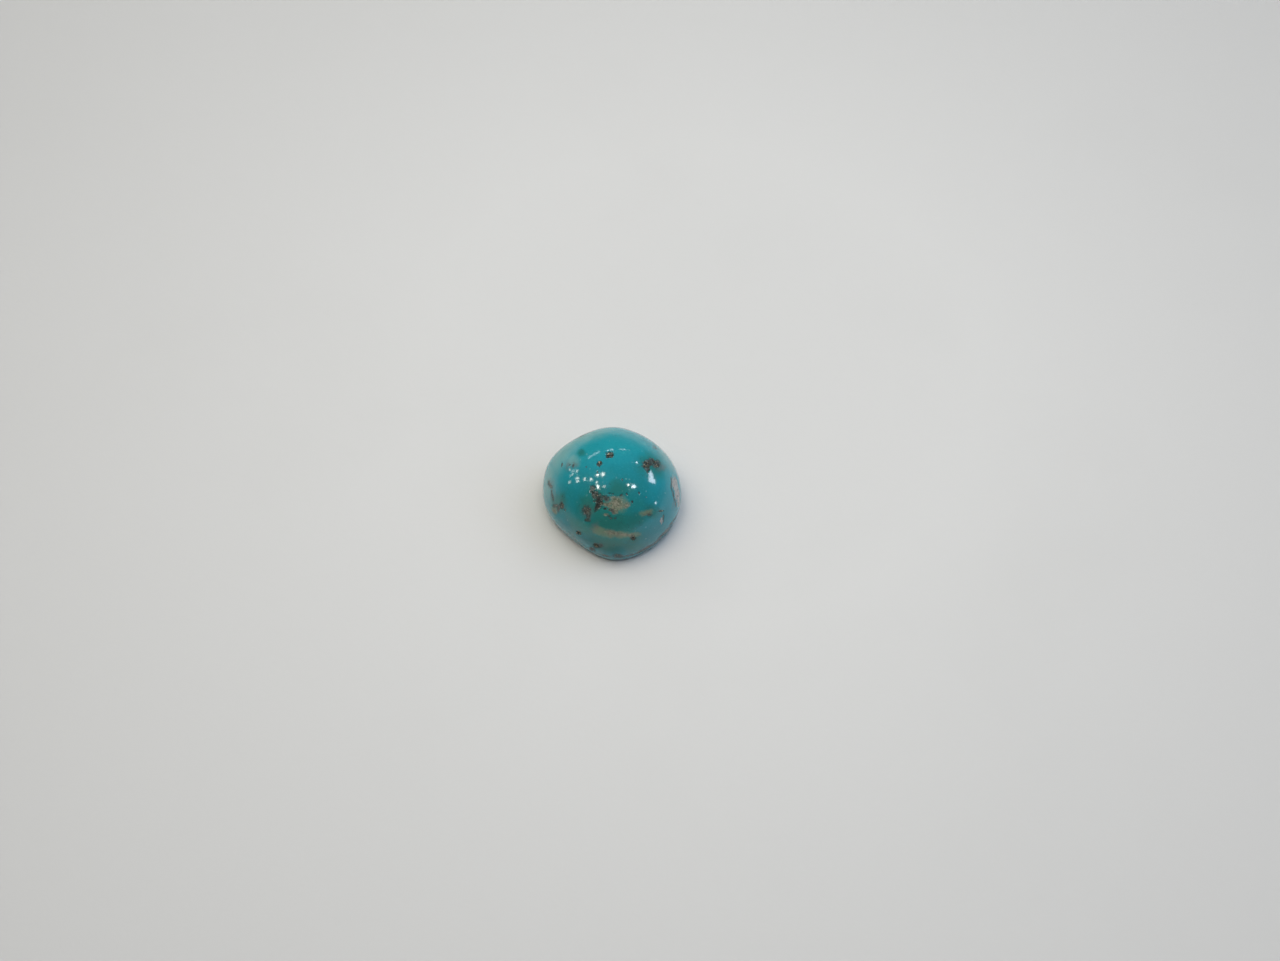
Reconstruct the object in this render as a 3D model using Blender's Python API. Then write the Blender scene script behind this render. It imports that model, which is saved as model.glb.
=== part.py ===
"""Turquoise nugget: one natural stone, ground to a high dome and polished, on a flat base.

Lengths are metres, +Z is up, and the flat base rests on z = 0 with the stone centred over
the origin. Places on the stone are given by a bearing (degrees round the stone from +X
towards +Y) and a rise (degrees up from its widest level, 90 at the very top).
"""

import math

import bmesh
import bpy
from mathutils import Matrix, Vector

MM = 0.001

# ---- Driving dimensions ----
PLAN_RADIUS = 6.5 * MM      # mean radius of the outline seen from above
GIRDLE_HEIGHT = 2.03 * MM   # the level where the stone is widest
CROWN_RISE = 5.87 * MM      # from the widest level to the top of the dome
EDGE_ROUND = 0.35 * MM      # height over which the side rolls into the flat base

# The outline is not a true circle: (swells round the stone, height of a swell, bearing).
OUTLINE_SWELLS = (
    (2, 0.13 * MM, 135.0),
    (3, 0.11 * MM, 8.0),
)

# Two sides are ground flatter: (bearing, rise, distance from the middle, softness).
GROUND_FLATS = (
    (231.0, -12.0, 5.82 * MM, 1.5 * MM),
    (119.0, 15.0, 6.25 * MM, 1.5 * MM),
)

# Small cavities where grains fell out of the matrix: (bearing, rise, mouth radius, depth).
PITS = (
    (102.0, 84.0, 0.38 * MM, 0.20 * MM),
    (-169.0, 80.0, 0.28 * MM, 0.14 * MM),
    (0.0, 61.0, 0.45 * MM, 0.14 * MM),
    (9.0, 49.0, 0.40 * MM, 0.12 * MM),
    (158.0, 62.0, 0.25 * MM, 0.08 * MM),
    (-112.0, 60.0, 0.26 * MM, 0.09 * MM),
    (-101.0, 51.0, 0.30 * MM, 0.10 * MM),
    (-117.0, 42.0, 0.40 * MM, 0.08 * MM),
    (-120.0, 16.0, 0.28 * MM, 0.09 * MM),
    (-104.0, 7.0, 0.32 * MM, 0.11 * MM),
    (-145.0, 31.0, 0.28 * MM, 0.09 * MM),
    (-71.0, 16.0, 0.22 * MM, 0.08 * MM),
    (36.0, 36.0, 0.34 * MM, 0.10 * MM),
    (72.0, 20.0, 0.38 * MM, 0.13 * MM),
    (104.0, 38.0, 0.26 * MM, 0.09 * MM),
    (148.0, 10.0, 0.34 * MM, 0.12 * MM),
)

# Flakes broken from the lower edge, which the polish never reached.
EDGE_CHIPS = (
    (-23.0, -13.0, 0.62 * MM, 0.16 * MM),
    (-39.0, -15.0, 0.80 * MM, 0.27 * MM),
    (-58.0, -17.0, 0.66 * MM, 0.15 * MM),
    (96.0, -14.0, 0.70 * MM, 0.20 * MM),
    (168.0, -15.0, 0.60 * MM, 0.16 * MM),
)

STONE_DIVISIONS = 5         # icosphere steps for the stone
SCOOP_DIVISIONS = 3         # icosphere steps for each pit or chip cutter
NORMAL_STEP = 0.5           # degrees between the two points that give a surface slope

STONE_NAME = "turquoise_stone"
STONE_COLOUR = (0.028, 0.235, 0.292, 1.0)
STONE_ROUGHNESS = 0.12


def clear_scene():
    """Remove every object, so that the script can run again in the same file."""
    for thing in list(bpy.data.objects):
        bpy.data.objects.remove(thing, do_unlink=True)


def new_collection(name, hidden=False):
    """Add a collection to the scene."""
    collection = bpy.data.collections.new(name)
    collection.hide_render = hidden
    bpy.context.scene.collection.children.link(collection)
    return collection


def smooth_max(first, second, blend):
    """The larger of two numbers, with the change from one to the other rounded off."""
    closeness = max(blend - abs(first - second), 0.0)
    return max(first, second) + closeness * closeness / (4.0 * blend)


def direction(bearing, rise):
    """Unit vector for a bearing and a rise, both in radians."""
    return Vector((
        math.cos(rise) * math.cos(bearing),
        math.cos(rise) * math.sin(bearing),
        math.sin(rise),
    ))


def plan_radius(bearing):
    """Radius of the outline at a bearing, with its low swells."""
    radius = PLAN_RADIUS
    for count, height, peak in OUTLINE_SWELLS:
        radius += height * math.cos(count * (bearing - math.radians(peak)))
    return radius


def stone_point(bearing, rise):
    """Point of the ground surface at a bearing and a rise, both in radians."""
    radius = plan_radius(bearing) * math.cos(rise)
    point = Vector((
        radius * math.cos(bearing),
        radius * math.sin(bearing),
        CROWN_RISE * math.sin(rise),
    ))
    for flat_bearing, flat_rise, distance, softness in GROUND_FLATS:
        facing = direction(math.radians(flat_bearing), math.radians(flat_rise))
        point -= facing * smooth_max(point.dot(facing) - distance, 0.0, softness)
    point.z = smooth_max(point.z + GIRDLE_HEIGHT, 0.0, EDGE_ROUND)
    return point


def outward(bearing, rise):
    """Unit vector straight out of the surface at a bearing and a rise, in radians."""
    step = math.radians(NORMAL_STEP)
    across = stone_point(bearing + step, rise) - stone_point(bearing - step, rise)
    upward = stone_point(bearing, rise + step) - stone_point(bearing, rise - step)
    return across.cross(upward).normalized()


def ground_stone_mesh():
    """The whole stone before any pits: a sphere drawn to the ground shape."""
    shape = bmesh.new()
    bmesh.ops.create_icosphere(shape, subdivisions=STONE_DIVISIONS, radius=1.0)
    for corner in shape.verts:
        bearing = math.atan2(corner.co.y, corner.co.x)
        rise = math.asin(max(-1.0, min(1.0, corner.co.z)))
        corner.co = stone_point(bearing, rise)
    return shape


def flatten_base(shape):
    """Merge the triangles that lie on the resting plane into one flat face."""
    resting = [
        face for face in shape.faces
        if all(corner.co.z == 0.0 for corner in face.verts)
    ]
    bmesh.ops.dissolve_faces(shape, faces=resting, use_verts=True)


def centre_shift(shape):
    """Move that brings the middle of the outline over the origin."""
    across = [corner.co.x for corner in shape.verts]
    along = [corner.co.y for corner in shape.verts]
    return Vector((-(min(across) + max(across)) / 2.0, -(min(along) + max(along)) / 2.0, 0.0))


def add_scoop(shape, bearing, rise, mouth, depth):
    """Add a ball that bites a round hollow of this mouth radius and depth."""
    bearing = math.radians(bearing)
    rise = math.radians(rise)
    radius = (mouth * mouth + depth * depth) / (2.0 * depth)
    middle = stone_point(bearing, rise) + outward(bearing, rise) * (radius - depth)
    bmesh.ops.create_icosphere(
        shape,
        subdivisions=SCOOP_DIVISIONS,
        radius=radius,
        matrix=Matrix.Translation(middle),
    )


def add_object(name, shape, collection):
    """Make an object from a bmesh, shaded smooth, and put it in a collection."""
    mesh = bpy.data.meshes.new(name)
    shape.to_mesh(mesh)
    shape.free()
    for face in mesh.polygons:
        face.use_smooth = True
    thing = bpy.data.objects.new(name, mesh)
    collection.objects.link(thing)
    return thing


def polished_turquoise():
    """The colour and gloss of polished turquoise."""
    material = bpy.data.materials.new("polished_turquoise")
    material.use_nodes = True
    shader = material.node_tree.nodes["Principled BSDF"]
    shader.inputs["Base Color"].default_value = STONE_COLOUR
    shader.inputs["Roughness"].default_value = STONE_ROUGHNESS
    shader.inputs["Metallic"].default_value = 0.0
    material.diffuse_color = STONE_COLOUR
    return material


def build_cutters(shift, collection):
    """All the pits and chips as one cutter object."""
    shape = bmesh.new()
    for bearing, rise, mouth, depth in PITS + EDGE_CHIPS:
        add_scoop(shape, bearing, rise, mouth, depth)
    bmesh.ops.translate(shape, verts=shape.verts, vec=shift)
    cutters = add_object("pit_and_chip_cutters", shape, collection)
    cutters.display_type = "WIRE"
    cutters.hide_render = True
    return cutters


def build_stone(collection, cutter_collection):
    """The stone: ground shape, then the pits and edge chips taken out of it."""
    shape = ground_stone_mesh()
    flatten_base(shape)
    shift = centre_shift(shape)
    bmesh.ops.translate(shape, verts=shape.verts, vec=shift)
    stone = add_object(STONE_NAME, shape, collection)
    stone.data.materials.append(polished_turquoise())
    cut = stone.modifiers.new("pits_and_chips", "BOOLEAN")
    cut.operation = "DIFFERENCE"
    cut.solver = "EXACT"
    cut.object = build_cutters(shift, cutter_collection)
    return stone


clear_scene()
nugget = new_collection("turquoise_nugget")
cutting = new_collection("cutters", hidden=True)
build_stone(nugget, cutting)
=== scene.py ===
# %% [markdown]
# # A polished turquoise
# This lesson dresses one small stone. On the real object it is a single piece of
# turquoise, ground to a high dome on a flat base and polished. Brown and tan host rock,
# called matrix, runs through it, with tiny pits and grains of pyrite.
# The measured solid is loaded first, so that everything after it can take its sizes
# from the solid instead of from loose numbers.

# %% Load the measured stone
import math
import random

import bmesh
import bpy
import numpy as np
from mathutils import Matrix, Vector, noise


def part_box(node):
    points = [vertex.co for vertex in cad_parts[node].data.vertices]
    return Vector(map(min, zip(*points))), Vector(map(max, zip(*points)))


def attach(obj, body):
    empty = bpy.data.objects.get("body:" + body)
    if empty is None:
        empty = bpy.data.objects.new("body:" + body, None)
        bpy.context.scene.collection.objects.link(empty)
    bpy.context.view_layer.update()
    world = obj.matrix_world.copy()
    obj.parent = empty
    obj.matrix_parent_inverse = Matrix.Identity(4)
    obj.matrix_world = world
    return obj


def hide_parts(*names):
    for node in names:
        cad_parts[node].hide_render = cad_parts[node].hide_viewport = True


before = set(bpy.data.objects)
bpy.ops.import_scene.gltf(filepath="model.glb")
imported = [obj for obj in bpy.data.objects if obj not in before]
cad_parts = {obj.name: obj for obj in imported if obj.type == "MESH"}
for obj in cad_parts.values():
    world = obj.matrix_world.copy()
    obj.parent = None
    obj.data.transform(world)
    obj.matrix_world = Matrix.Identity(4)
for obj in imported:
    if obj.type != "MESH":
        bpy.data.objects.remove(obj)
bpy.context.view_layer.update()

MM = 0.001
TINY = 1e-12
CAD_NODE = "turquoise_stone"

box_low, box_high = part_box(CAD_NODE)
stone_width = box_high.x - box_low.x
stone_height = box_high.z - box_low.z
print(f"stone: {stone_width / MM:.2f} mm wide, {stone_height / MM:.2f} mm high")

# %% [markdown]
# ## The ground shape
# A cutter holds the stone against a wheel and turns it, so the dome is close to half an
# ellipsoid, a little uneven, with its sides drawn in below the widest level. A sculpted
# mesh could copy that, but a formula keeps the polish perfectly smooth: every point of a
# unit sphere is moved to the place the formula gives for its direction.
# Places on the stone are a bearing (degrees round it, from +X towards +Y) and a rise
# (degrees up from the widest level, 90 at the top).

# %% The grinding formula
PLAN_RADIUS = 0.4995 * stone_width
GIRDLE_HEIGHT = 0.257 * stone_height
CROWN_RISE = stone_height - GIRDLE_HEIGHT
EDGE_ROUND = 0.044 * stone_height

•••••

*The exercise*
Locate each line containing the string "Identity" and show it.

*Solution to the exercise*
    obj.matrix_parent_inverse = Matrix.Identity(4)
    obj.matrix_world = Matrix.Identity(4)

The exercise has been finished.